In 1947, as now, real estate taxes played a huge role in the city’s budget. That April, Mayor William O’Dwyer’s proposed budget topped $1 billion for the first time in the city’s history. The budget, which totaled $1,029,120,314, called for a property tax increase of more than 9 percent. In total, real estate taxes were expected to pad city coffers by nearly half a billion dollars. The tax increase drew cries of protest from the real estate community, since rent ceilings had been frozen by the federal government in 1943. The perceived enormity of the budget was front-page news for weeks. It represented a sharp rise over the preceding couple of years: In 1945 the budget was around $760 million, and in 1946 it was $860 million.

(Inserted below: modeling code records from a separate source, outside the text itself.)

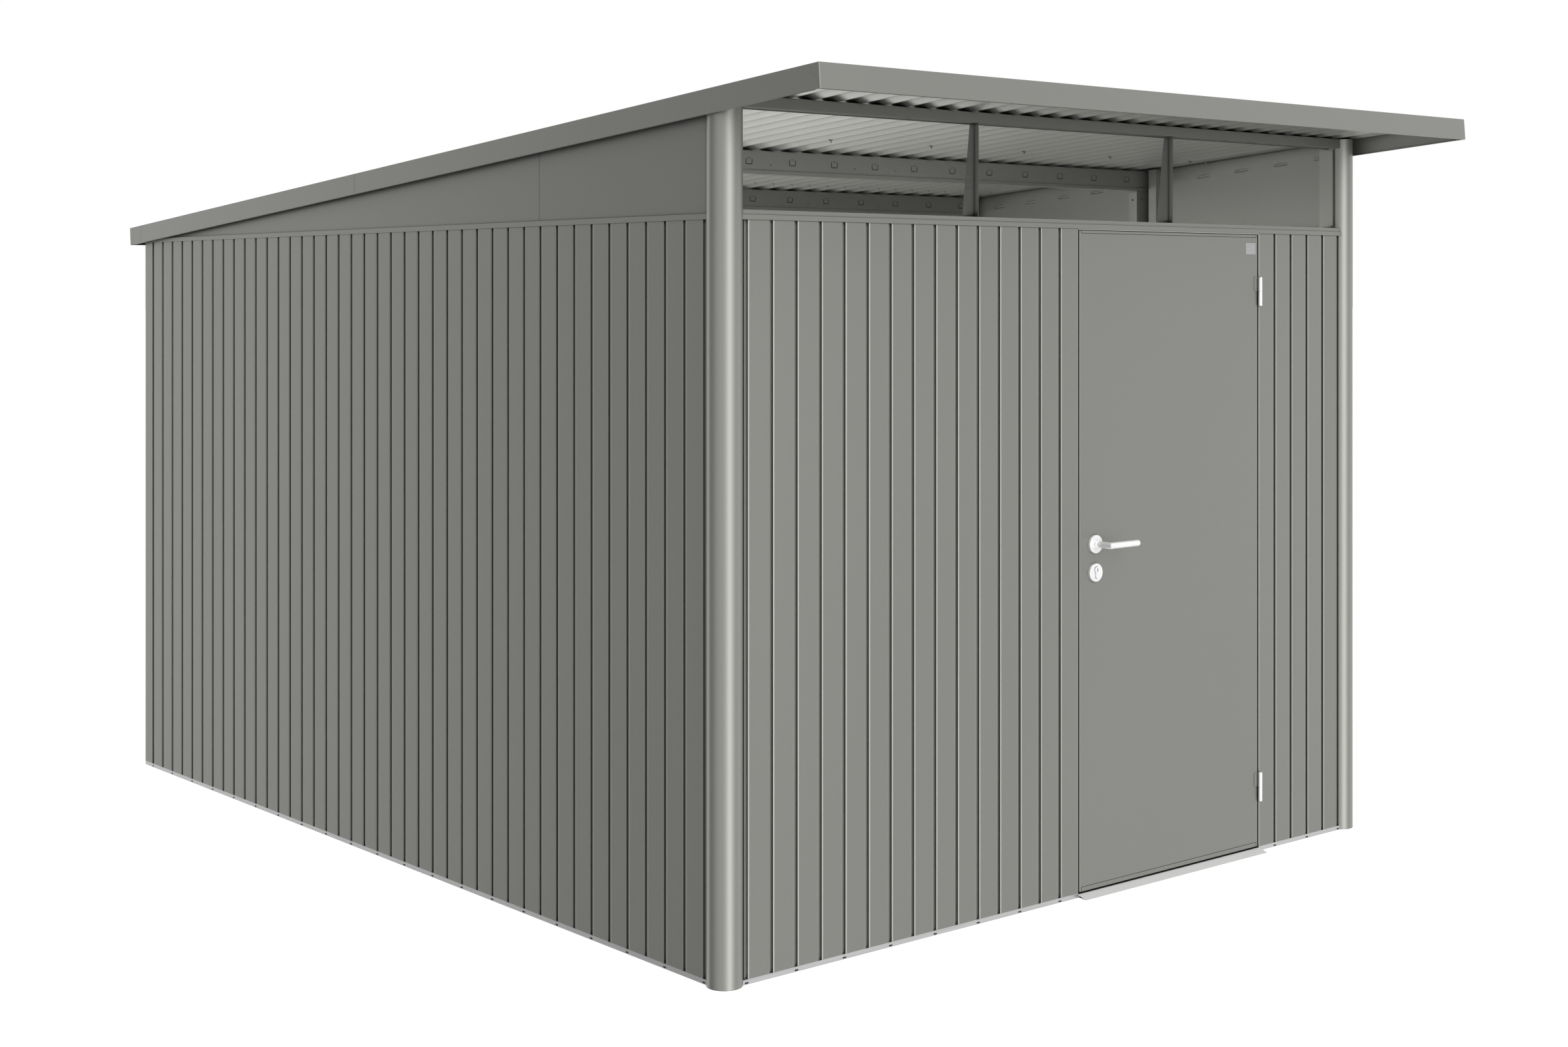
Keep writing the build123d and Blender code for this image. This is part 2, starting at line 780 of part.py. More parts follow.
def outer_lever():
    """The same lever on the outside, in one piece with the spindle."""
    middle = front_y + leaf_thickness / 2
    reach = leaf_thickness / 2 + rosette_thickness + fit_gap
    rod = Pos(handle_x, middle, handle_height) * Rot(90, 0, 0) * Cylinder(spindle_radius, 2 * reach)
    through = Plane(origin=(0, middle, 0), x_dir=(1, 0, 0), z_dir=(0, 1, 0))
    return mirrored(inner_lever(), through) + rod


def hinge_half(centre, lower):
    """One half of a lift-off hinge: (z0, z1) of its knuckle."""
    if lower:
        return centre - hinge_height / 2, centre - hinge_slit / 2
    return centre + hinge_slit / 2, centre + hinge_height / 2


def knuckle(z0, z1, radius):
    return Pos(hinge_x, hinge_y, (z0 + z1) / 2) * Cylinder(radius, z1 - z0)


def frame_hinges():
    """Lower halves with their pins, on the wall beside the doorway."""
    halves = []
    for centre in hinge_centres:
        z0, z1 = hinge_half(centre, True)
        top = centre + hinge_height / 2 - hinge_pin_radius
        plate = block(hinge_x, hinge_x + hinge_plate_width, front_y - hinge_plate, front_y, z0, z1)
        halves.append(knuckle(z0, z1, hinge_radius) + plate + knuckle(z0, top, hinge_pin_radius))
    return Compound(children=halves)


def door_hinges():
    """Upper halves on the leaf, bored for the pins."""
    halves = []
    for centre in hinge_centres:
        z0, z1 = hinge_half(centre, False)
        plate = block(hinge_x - hinge_plate_width, hinge_x, front_y - hinge_plate, front_y, z0, z1)
        bore = knuckle(z0 - cut_margin, z1 - hinge_pin_radius + cut_margin, hinge_pin_radius + running_gap)
        halves.append(knuckle(z0, z1, hinge_radius) + plate - bore)
    return Compound(children=halves)


def parts():
    """Every piece of the shed by name."""
    rail_notches = [head_rail_notch(index) for index in range(1, purlin_bays)]
    head_rail = side_head_rail()
    for notch in rail_notches:
        head_rail -= notch
    pieces = {
        "front_base_rail_left": front_base_rail_left(),
        "front_base_rail_right": front_base_rail_right(),
        "left_base_rail": side_base_rail(),
        "right_base_rail": mirrored(side_base_rail()),
        "rear_base_rail": rear_base_rail(),
        "door_sill": door_sill(),
        "front_wall_left": front_wall_left(),
        "front_wall_right": front_wall_right(),
        "left_wall": mirrored(side_wall()),
        "right_wall": side_wall(),
        "rear_wall": rear_wall(),
        "front_left_post": corner_post(),
        "front_right_post": mirrored(corner_post()),
        "rear_left_corner": rear_corner(),
        "rear_right_corner": mirrored(rear_corner()),
        "front_head_rail": front_rail(),
        "left_head_rail": head_rail,
        "right_head_rail": mirrored(head_rail),
        "rear_head_rail": rear_head_rail(),
        "left_gable": gable(),
        "right_gable": mirrored(gable()),
        "left_wall_posts": wall_posts(),
        "right_wall_posts": mirrored(wall_posts()),
        "header_beam": header_beam(),
        "front_purlin": purlin(1),
        "middle_purlin": purlin(2),
        "rear_purlin": purlin(3),
        "roof_sheet": roof_sheet(),
        "front_fascia": cross_fascia(-1),
        "rear_fascia": cross_fascia(1),
        "left_fascia": side_fascia(),
        "right_fascia": mirrored(side_fascia()),
        "transom_panes": glazing(),
        "transom_fins": fins(),
        "left_door_jamb": door_jamb(),
        "right_door_jamb": right_door_jamb(),
        "door_head": door_head(),
        "frame_hinges": frame_hinges(),
        "door_hinges": door_hinges(),
        "door_leaf": door_leaf(),
        "handle_rosettes": handle_rosettes(),
        "key_rosettes": key_rosettes(),
        "lock_cylinder": lock_cylinder(),
        "outer_lever": outer_lever(),
        "inner_lever": inner_lever(),
    }
    return pieces


os.makedirs("parts", exist_ok=True)
for name, piece in parts().items():
    export_step(piece, "parts/" + name + ".step")
    print(name, len(piece.solids()), round(piece.volume / 1e3, 1), "cm3")
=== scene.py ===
# %% [markdown]
# A walk-in metal storage shed. The steel and aluminium pieces come from the packed
# model, at their real size, and stay where they are. This script gives each of them
# its finish, adds the small fittings that are too fine for the construction model,
# and sets up the floor, the light and the camera.

import json
from math import acos, cos, pi, radians, sin, tan

import bmesh
import bpy
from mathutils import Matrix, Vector


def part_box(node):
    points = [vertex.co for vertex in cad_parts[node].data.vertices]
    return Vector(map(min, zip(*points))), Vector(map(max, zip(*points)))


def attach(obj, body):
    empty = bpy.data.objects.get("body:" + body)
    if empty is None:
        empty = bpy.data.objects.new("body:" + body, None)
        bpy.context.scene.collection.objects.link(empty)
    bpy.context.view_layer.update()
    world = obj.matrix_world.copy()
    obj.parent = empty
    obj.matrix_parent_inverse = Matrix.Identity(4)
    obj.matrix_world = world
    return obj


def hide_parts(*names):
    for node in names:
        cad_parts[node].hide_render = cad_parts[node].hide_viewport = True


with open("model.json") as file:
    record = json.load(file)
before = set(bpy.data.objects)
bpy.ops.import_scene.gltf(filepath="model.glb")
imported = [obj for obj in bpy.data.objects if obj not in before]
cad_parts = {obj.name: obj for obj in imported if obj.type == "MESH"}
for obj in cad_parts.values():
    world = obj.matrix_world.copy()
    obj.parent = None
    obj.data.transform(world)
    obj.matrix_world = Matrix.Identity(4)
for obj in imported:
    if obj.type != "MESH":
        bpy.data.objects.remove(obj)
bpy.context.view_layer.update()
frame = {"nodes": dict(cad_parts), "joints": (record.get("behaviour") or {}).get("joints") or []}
nodes = frame["nodes"]

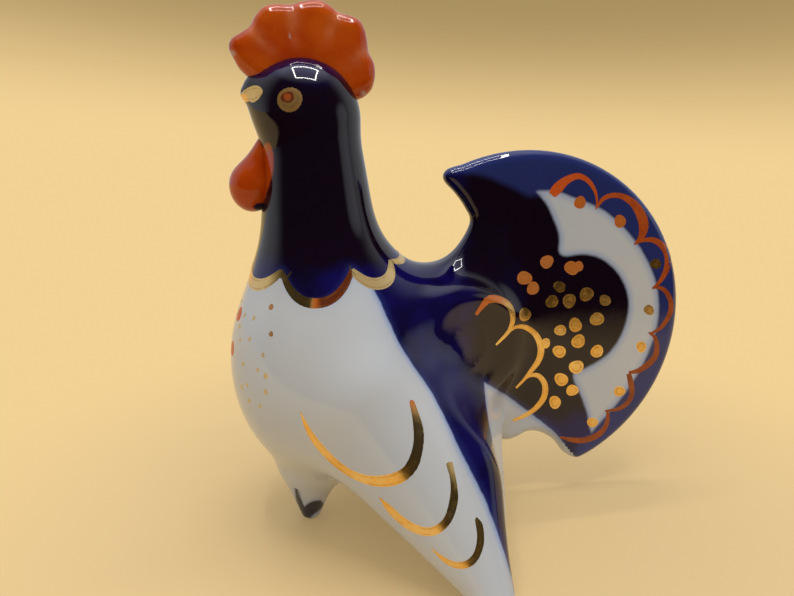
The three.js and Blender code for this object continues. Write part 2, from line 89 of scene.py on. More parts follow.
def soft_min(a, b, blend):
    h = np.maximum(blend - np.abs(a - b), 0) / blend
    return np.minimum(a, b) - h**3 * blend / 6


def soft_max(a, b, blend):
    return -soft_min(-a, -b, blend)


def ellipsoid(p, centre, radii):
    q = p - np.array(centre)
    r = np.array(radii, float)
    near = np.linalg.norm(q / r, axis=-1)
    slope = np.linalg.norm(q / (r * r), axis=-1)
    return near * (near - 1) / np.maximum(slope, 1e-9)


def round_cone(p, a, b, ra, rb):
    """Solid swept by a ball that changes from radius ra at a to radius rb at b."""
    a, b = np.array(a, float), np.array(b, float)
    axis = b - a
    l2 = axis @ axis
    rr = ra - rb
    a2 = l2 - rr * rr
    q = p - a
    y = q @ axis
    z = y - l2
    v = q * l2 - y[..., None] * axis
    x2 = (v * v).sum(-1)
    y2, z2 = y * y * l2, z * z * l2
    k = np.sign(rr) * rr * rr * x2
    d = (np.sqrt(np.maximum(x2 * a2 / l2, 0)) + y * rr) / l2 - ra
    d = np.where(np.sign(y) * a2 * y2 < k, np.sqrt(x2 + y2) / l2 - ra, d)
    return np.where(np.sign(z) * a2 * z2 > k, np.sqrt(x2 + z2) / l2 - rb, d)


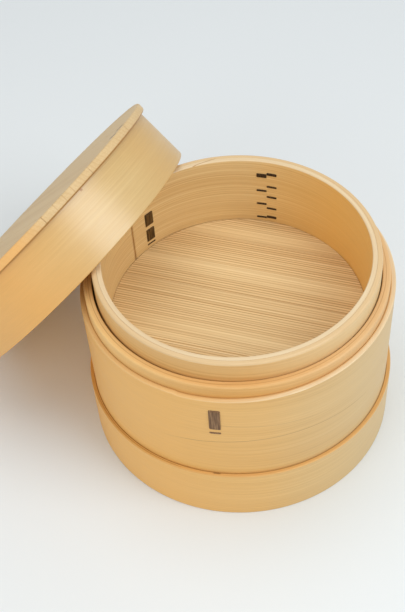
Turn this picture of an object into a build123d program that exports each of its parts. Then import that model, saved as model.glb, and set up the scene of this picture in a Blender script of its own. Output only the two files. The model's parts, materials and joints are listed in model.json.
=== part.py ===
from build123d import *
from math import acos, cos, degrees, radians, sin, sqrt, tan
import os

os.makedirs("parts", exist_ok=True)

# A round bentwood steamer: a body of hoops on the table, a basket hung inside it, and a lid
# that leans on the basket's rim. Millimetres and degrees. The origin is on the body's axis at
# table level, +Z is up, +X is to the right and the front stitch faces -Y.

# Body: the wide outer hoop sets the size, and the others nest inside or round it
outer_hoop_radius = 120.0
outer_hoop_wall = 4.1
outer_hoop_height = 141.7
outer_hoop_slope = 1.5  # its top edge climbs to the right
bottom_hoop_wall = 3.4
bottom_hoop_height = 49.8
bottom_hoop_slope = 1.1  # its top edge climbs to the front
body_hoop_wall = 6.4
body_hoop_slope = 0.5  # its top edge climbs to the right
lip_height = 10.4  # body hoop above the outer hoop
skirt_depth = 12.0  # body hoop's lower edge above the table
skirt_clearance = 1.0  # round the lip of a tier below
rest_hoop_wall = 6.0
rest_hoop_depth = 28.0

# Basket: two layers of bent strip round a boarded floor
basket_clearance = 0.9
basket_shift = (0.3, -0.3)
basket_rise = 17.0  # rim above the body hoop
basket_depth = 64.9  # rim to floor
outer_layer_wall = 3.9
inner_layer_wall = 3.7
inner_lap_angle = 142.0
inner_lap_gap = 0.5
ledge_hoop_wall = 6.0
ledge_hoop_depth = 12.0
floor_thickness = 6.0
floor_boards = 7
floor_angle = -20.0  # the boards run this way
floor_batten_width = 18.0
floor_batten_thickness = 9.0
floor_batten_spacing = 100.0
batten_end_wall = 2.0  # ledge hoop outside a batten's end

# Lid: a hoop under a boarded top, leaning on the basket
lid_hoop_wall = 7.1
lid_clearance = 0.6  # between the body hoop and the lid pushed over it
lid_hoop_depth = 47.1
lid_board_thickness = 7.0
lid_board_overhang = 4.2
lid_board_round = 1.8
lid_boards = 5
lid_board_angle = -20.0  # from the uphill line of the lid
lid_inner_hoop_wall = 4.5
lid_inner_hoop_depth = 11.0
lid_batten_width = 18.0
lid_batten_thickness = 7.0
lid_batten_spacing = 110.0
lid_notch_angle = -15.0
lid_notch_width = 1.6
lid_notch_height = 1.6
lid_notch_depth = 0.8
lid_azimuth = 148.7  # the side of the body that the lid stands on
lid_overlap = 25.5  # how far the lid's rim reaches past the basket's, up the slope
lid_rest_gap = 0.3
rounded_rims_bring_in = 2.35  # the rounded rims let the lid come this much nearer

# Bark stitches, pegs, edges and the gaps between glued pieces
bark_thickness = 0.5
bark_width = 8.2
bark_slot_gap = 0.05
bark_column_gap = 0.2
peg_radius = 1.5
peg_gap = 0.05
peg_bite = 4.0
peg_cover = 2.0  # wood left between a blind peg and the far face
hoop_pegs = 8
rest_peg_angle = 10.0
ledge_peg_angle = 22.5
rim_peg_angle = 12.7
rim_peg_pairs = 4
rim_peg_pair_angle = 6.2
rim_peg_bite = 12.0
hoop_fit = 0.1
board_gap = 0.25
seat_gap = 0.3
rim_round = 2.0
edge_round = 1.0
trim_allowance = 10.0  # a hoop stands this much higher until its sloping edge is cut

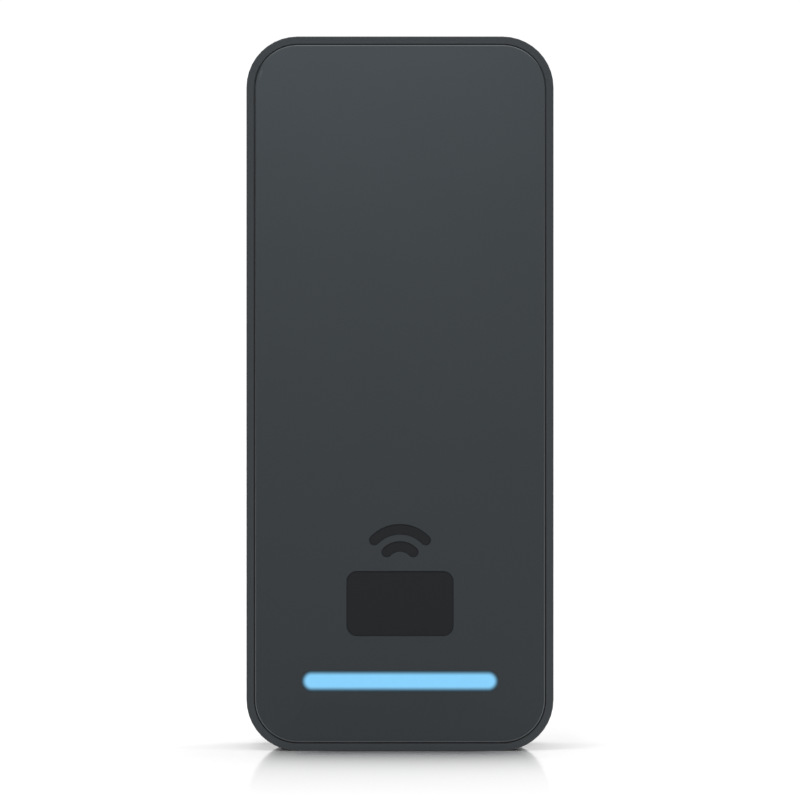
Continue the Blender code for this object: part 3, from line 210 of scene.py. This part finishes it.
class Graph:
    """A material's node tree, with short calls for the nodes used here."""

    def __init__(self, name):
        self.material = bpy.data.materials.new(name)
        self.material.use_nodes = True
        self.nodes = self.material.node_tree.nodes
        self.links = self.material.node_tree.links
        self.shader = self.nodes["Principled BSDF"]

    @classmethod
    def of(cls, material):
        """The same short calls, on a material that exists already."""
        graph = cls.__new__(cls)
        graph.material = material
        graph.nodes, graph.links = material.node_tree.nodes, material.node_tree.links
        graph.shader = graph.nodes["Principled BSDF"]
        return graph

    def node(self, kind, links=(), **values):
        """A node with attributes and input values set by name, then links as {input: socket}."""
        made = self.nodes.new(kind)
        for key, value in values.items():
            if hasattr(made, key):
                setattr(made, key, value)
            else:
                made.inputs[key.replace("_", " ").title()].default_value = value
        for key, socket in dict(links).items():
            self.links.new(socket, made.inputs[key])
        return made

    def place(self):
        """Coordinates in the object's own metres."""
        return self.node("ShaderNodeTexCoord").outputs["Object"]

    def noise(self, size, detail=2.0, roughness=0.5):
        """Noise from 0 to 1 whose features are about size across."""
        made = self.node("ShaderNodeTexNoise", {"Vector": self.place()}, scale=1 / size, detail=detail)
        made.inputs["Roughness"].default_value = roughness
        return made.outputs["Fac"]

    def streaks(self, sizes):
        """Noise from 0 to 1 whose features have these sizes along X, Y and Z."""
        mapping = self.node("ShaderNodeMapping", {"Vector": self.place()})
        mapping.inputs["Scale"].default_value = [1 / size for size in sizes]
        made = self.node("ShaderNodeTexNoise", {"Vector": mapping.outputs[0]}, scale=1.0, detail=3.0)
        return made.outputs["Fac"]

    def stretch(self, socket, low, high, new_low, new_high, smooth=False):
        """The range from low to high, drawn out to the one from new_low to new_high."""
        made = self.node("ShaderNodeMapRange", {"Value": socket})
        made.interpolation_type = "SMOOTHSTEP" if smooth else "LINEAR"
        for key, value in zip(("From Min", "From Max", "To Min", "To Max"), (low, high, new_low, new_high)):
            made.inputs[key].default_value = value
        return made.outputs["Result"]

    def vary(self, noise, low, high):
        """The usual span of a noise, drawn out to the range from low to high."""
        return self.stretch(noise, *NOISE_SPAN, low, high)

    def mix(self, factor, first, second):
        """One colour turning into the other. Each is a value or a socket."""
        made = self.node("ShaderNodeMix", {MIX_FACTOR: factor}, data_type="RGBA")
        for key, colour in ((MIX_FIRST, first), (MIX_SECOND, second)):
            if isinstance(colour, bpy.types.NodeSocket):
                self.links.new(colour, made.inputs[key])
            else:
                made.inputs[key].default_value = colour
        return made.outputs[MIX_RESULT]

    def maths(self, operation, *values):
        made = self.node("ShaderNodeMath", operation=operation)
        for i, value in enumerate(values):
            if isinstance(value, (int, float)):
                made.inputs[i].default_value = value
            else:
                self.links.new(value, made.inputs[i])
        return made.outputs[0]

    def length(self, *sides):
        """The long side of a right-angled triangle, from its two short ones."""
        squares = [self.maths("POWER", side, 2.0) for side in sides]
        return self.maths("SQRT", self.maths("ADD", *squares))

    def bump(self, height, strength, distance):
        made = self.node("ShaderNodeBump", {"Height": height})
        made.inputs["Strength"].default_value = strength
        made.inputs["Distance"].default_value = distance
        return made.outputs["Normal"]

    def set(self, **values):
        for key, value in values.items():
            name = key.replace("_", " ").title().replace("Ior", "IOR")
            if isinstance(value, bpy.types.NodeSocket):
                self.links.new(value, self.shader.inputs[name])
            else:
                self.shader.inputs[name].default_value = value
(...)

1917: New transportation lines spur jump in Queens land value

Manhattan land values have always outpaced Queens’, but that was even more true 90 years ago, when the average parcel in Astoria or Corona was valued at a tenth of the average price of a same-sized plot in Manhattan. But Queens values increased quickly in April 1917, as the city added rapid-transit lines to new areas of the borough, spurring population growth and ever-greater demand for housing. A train line servicing Woodside, Elmhurst and Corona opened late that month. Meanwhile, an elevated line was in the midst of being extended deeper into Queens; by the end of the year it would run through Woodhaven, Richmond Hill and Jamaica. Finally, a train line that connected Astoria with Manhattan began operating in February 1918.